Valerie Szybala, author of the report, said OCHA has not applied its definition of besieged consistently.
She pointed out that the Moadamiya al-Sham neighbourhood in the Western Ghouta area of the Damascus suburbs was one of the longest and harshest sieges in Syria until last November when it was removed following a brief local ceasefire. “After the collapse of the ceasefire, it has remained unclassified.”
“OCHA makes concessions to the Syrian government regarding besieged areas that it feels are appropriate to do good work. This means sacrificing the means in order to deliver the ends,” Szybala said. “But it is not appropriate, and I think they are doing more damage than good.”
The UN relies upon the Syrian government to grant it access to populations in many areas. However, the Assad regime routinely denies permission.
Photo: UNRWA
So far in 2015, the UN has submitted 48 requests to deliver aid to besieged or hard-to-reach areas.

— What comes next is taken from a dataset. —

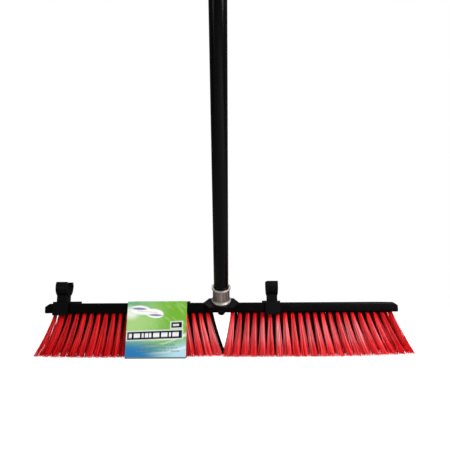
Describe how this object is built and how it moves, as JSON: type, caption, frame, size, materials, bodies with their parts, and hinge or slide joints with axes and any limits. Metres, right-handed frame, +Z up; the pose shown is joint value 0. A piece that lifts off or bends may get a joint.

Of these, 20 have been approved and only seven planned deliveries have been fully completed, according to the UNSG’s latest report.
Szybala raised concerns of “political influence" in this approach.
OCHA spokesperson Amanda Pitt did not comment on exactly why Yarmouk was reclassified.
“For the time being, Yarmouk is not considered besieged but it remains an area of highest concern,” she told IRIN. “Thousands of civilians remain trapped in the area, and thousands more have been displaced to the surrounding areas of Yalda, Babila and Beit Saham.”
* Name has been changed to protect his identity.